Can I Discharge Tax Debt in Bankruptcy?

Is tax debt dischargeable in bankruptcy? Generally the answer is no, however, there are exceptions to this rule. If the debt is not discharged then it will still be owed at the end of a chapter 7 bankruptcy or you’ll have to repay them in full in a Chapter 13 bankruptcy repayment plan.

Dischargeable Tax Debt

You can discharge debts for federal income taxes in Chapter 7 bankruptcy, only if all of the following conditions are met:

1. The due date for filing a tax return is at least three years ago.

2. The tax return was filed at least two years ago.

3. The tax assessment is at least 240 days old.

4. The tax return was not fraudulent.

5. The taxpayer is not guilty of tax evasion.

Nondischargeable Tax Debts– The following type of non-income-related tax debts cannot be discharged in a Chapter 7 bankruptcy:

Tax liens. A Chapter 7 bankruptcy discharge of income taxes wipes out the personal obligation to pay the tax and prevents the taxing authority from going after your bank account or wages. However, tax liens, also known as secured taxes, will remain attached to your property. This rule applies only to tax liens recorded against your property before you file for bankruptcy. This means that although you might not be personally liable for the tax debt, you’ll have to pay the lien from any profits when you sell the property.

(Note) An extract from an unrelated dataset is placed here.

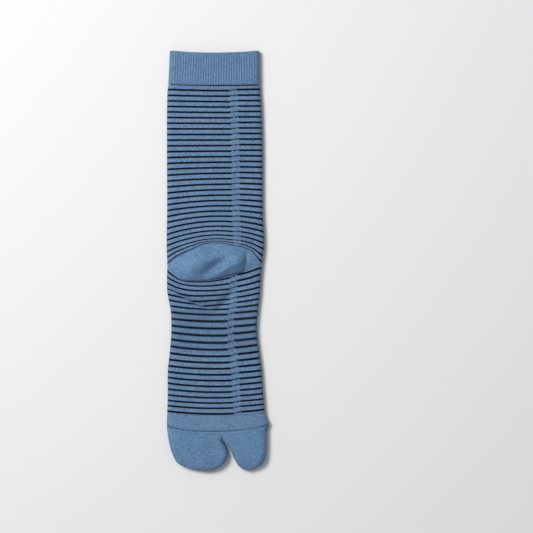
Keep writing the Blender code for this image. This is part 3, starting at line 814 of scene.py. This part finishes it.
# Toe cap: one terry skin from the seam, dividing at the crotch into two pockets. Share along the pocket,
# left and right as shares of the leg's width, height as a share of the mouth's
smallToes = [
    (0.00, -0.484, 0.0785, 1.00),
    (0.20, -0.470, 0.114, 1.00),
    (0.40, -0.450, 0.137, 1.00),
    (0.58, -0.425, 0.128, 0.98),
    (0.74, -0.392, 0.101, 0.88),
    (0.86, -0.318, 0.057, 0.72),
    (0.94, -0.232, 0.003, 0.52),
    (0.985, -0.155, -0.040, 0.28),
    (1.00, -0.098, -0.097, 0.02),
]
bigToe = [
    (0.00, 0.0785, 0.543, 1.00),
    (0.20, 0.131, 0.542, 1.00),
    (0.40, 0.171, 0.540, 1.00),
    (0.58, 0.197, 0.533, 0.98),
    (0.73, 0.221, 0.514, 0.88),
    (0.85, 0.246, 0.480, 0.72),
    (0.94, 0.280, 0.428, 0.52),
    (0.985, 0.318, 0.384, 0.28),
    (1.00, 0.350, 0.351, 0.02),
]
toe = dict(
    baseRows=26, lobeRows=64, columns=90, wall=2.2 * mm, thinnest=0.02 * mm, weld=0.02 * mm,
    divideAcross=0.1, sinkPower=2.2,  # where the tube divides, and how late it sinks to the crotch
    seamRoll=1.5 * mm, rollWidth=0.6 * mm, ridge=0.45 * mm, ridgePlace=1.6 * mm, ridgeWidth=1.0 * mm,
)


def quarterRound(gap, rounding):
    # 0 on a fold to 1 at the end of its rounding, by a quarter of a circle
    inward = 1 - np.clip(gap / np.maximum(rounding, 1e-6), 0, 1)
    return np.sqrt(np.clip(1 - inward**2, 0, 1))


def toeSheets(lobe, length, outerIsLeft):
    # the upper and lower sheets of one pocket and of its half of the base, each from its outer fold to
    # the dividing line. level falls to 0 on a fold; the dividing line sinks to a fold at the crotch
    base = np.linspace(0, 1, toe["baseRows"])[:-1]
    tip = np.sin(np.linspace(0, 1, toe["lobeRows"]) * math.pi / 2)
    onBase = np.concatenate([base, np.ones(len(tip))])[:, None]
    onLobe = np.concatenate([np.zeros(len(base)), tip])[:, None]
    column = np.linspace(0, 1, toe["columns"])[None, :]
    column = 0.5 - 0.5 * np.cos(math.pi * column)
    divide = smallToes[0][2] * sock["legWidth"]
    sheets = []
    for side in (1, -1):
        seamMiddle = seamLine(np.array([[toe["divideAcross"]]]), side)
        yRow = seamMiddle + (crotchY - seamMiddle) * onBase - length * onLobe
        left, right, height = sectionAt(yRow)
        lobeLeft = curve(lobe, 1, onLobe) * sock["legWidth"]
        lobeRight = curve(lobe, 2, onLobe) * sock["legWidth"]
        inLobe = onLobe > 0
        if outerIsLeft:
            low, high = np.where(inLobe, lobeLeft, left), np.where(inLobe, lobeRight, divide)
            x = low + (high - low) * column
        else:
            low, high = np.where(inLobe, lobeLeft, divide), np.where(inLobe, lobeRight, right)
            x = high + (low - high) * column
        across = 2 * (x - left) / (right - left) - 1
        ySeam = seamLine(np.clip(across, -1, 1), side)
        y = ySeam + (crotchY - ySeam) * onBase - length * onLobe
        rounding = np.minimum(sock["foldRounding"], (high - low) / 2)
        outerGap = np.abs(x - (low if outerIsLeft else high))
        innerGap = np.abs(x - (high if outerIsLeft else low))
        sink = onBase ** toe["sinkPower"]
        level = quarterRound(outerGap, rounding) * (1 - sink * (1 - quarterRound(innerGap, rounding)))
        full = np.where(inLobe, curve(lobe, 3, onLobe), 1.0) * height
        rest = (height - sock["crown"]) / 2
        half = np.maximum((full - sock["crown"]) / 2, toe["thinnest"])
        distance = ySeam - y
        roll = -toe["seamRoll"] * np.exp(-distance / toe["rollWidth"])
        ridge = toe["ridge"] * np.exp(-(((distance - toe["ridgePlace"]) / toe["ridgeWidth"]) ** 2))
        crown = sock["crown"] * (1 - np.clip(across, -1, 1) ** 2)
        top = crown + roll + ridge + seamTucks(across, distance) + softness(toeLumps, x, y)
        z = rest + side * half * level + (top * level if side > 0 else 0)
        sheets.append(np.stack([x + legCentreX, y + heelLineY, z], -1))
    return sheets


def toeCap():
    meshes = []
    for lobe, length, outerIsLeft in (
        (smallToes, sock["smallToesLength"], True),
        (bigToe, sock["bigToeLength"], False),
    ):
        upper, lower = toeSheets(lobe, length, outerIsLeft)
        for sheet, flip in ((upper, not outerIsLeft), (lower, outerIsLeft)):
            grid = sheet[:, ::-1] if flip else sheet
            rows, columns = grid.shape[:2]
            u = np.broadcast_to(np.arange(columns + 1.0), (rows, columns + 1))
            v = np.broadcast_to(np.arange(float(rows))[:, None], (rows, columns))
            meshes.append(gridMesh("toeSheet", grid, (u, v), False))
    bm = bmesh.new()
    for mesh in meshes:
        bm.from_mesh(mesh)
        bpy.data.meshes.remove(mesh)
    bmesh.ops.remove_doubles(bm, verts=bm.verts, dist=toe["weld"])
    bmesh.ops.recalc_face_normals(bm, faces=bm.faces)
    mesh = bpy.data.meshes.new("toeCapTerry")
    bm.to_mesh(mesh)
    bm.free()
    mesh.shade_smooth()
    return addPiece(
        mesh, terryToe, ["toe_base", "small_toes_pocket", "big_toe_pocket"], toe["wall"]
    )


toeCap()
print("toe cap ready")

# Floor, light and camera
studio = dict(
    photoCentre=(50.3 * mm, -0.5 * mm),  # from the leg's centre line and the heel line
    viewWidth=520.2 * mm,
    cameraHeight=2.2,
    sensor=36.0,
    floorSize=6.0,
    floorColour="#e7e6e5",
    floorRoughness=0.7,
    keyPlace=(-1.12, 0.80, 1.85),        # a large soft box up and to the left
    keyTarget=(0.0, 0.5, 0.0),
    keySize=1.0,
    keyPower=48,
    keyTint=(1.0, 0.995, 0.985),
    airColour="#f2f6fc",
    airStrength=0.38,
)


def makeFloor():
    size = studio["floorSize"] / 2
    mesh = bpy.data.meshes.new("floor")
    corners = [(-size, -size, 0), (size, -size, 0), (size, size, 0), (-size, size, 0)]
    mesh.from_pydata(corners, [], [(0, 1, 2, 3)])
    floor = bpy.data.objects.new("floor", mesh)
    bpy.context.collection.objects.link(floor)
    material = bpy.data.materials.new("paintedFloorBoard")
    material.use_nodes = True
    shader = material.node_tree.nodes["Principled BSDF"]
    shader.inputs["Base Color"].default_value = colour(studio["floorColour"])
    shader.inputs["Roughness"].default_value = studio["floorRoughness"]
    mesh.materials.append(material)
    floor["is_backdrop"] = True


def makeKeyLight(centre):
    data = bpy.data.lights.new("keyLight", "AREA")
    data.shape = "DISK"
    data.size = studio["keySize"]
    data.energy = studio["keyPower"]
    data.color = studio["keyTint"]
    light = bpy.data.objects.new("keyLight", data)
    bpy.context.collection.objects.link(light)
    place, target = Vector(studio["keyPlace"]), Vector(studio["keyTarget"])
    light.location = centre + place
    light.rotation_euler = (target - place).to_track_quat("-Z", "Y").to_euler()


def makeStudio():
    centre = Vector((legCentreX + studio["photoCentre"][0], heelLineY + studio["photoCentre"][1], 0))
    makeKeyLight(centre)
    world = bpy.data.worlds.new("studioAir")
    bpy.context.scene.world = world
    world.use_nodes = True
    air = world.node_tree.nodes["Background"]
    air.inputs["Color"].default_value = colour(studio["airColour"])
    air.inputs["Strength"].default_value = studio["airStrength"]
    bpy.context.scene.view_settings.view_transform = "Standard"
    data = bpy.data.cameras.new("photoCamera")
    data.sensor_width = studio["sensor"]
    data.lens = studio["sensor"] * studio["cameraHeight"] / studio["viewWidth"]
    camera = bpy.data.objects.new("photoCamera", data)
    bpy.context.collection.objects.link(camera)
    camera.location = centre + Vector((0, 0, studio["cameraHeight"]))
    camera.rotation_euler = (0, 0, 0)
    bpy.context.scene.camera = camera


makeFloor()
makeStudio()
print("studio ready")

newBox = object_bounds()
boxes = dict(cad=cadBox, visual=newBox)
{name: [list(corner) for corner in box] for name, box in boxes.items()}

Recent property taxes. If a property tax is incurred before you file for bankruptcy, the tax is non-dischargeable. However, this only applies to property taxes last payable within one year of your bankruptcy filing. You can discharge your personal liability for property taxes that were payable more than one year before your bankruptcy filing. Keep in mind, though, that many counties attach a lien to your property upon assessment or one year afterwards. If you have a lien against your property for the property tax, that lien will remain after your Chapter 7 discharge.

Taxes that a third party is required to collect or withhold. This covers the so-called “trust fund” taxes such as FICA, Medicare, and income taxes than an employer must withhold from the pay of employees, and sales taxes paid by the debtor’s customers that the debtor is required to send to a governmental unit.

Certain employment taxes, excise taxes, and custom duties, depending on specific time periods.

Non-punitive tax penalties on nondischargeable taxes if the transaction or event that sparked the penalty occurred less than three years before filing the bankruptcy petition. Erroneous tax refunds or credits relating to nondischargeable taxes.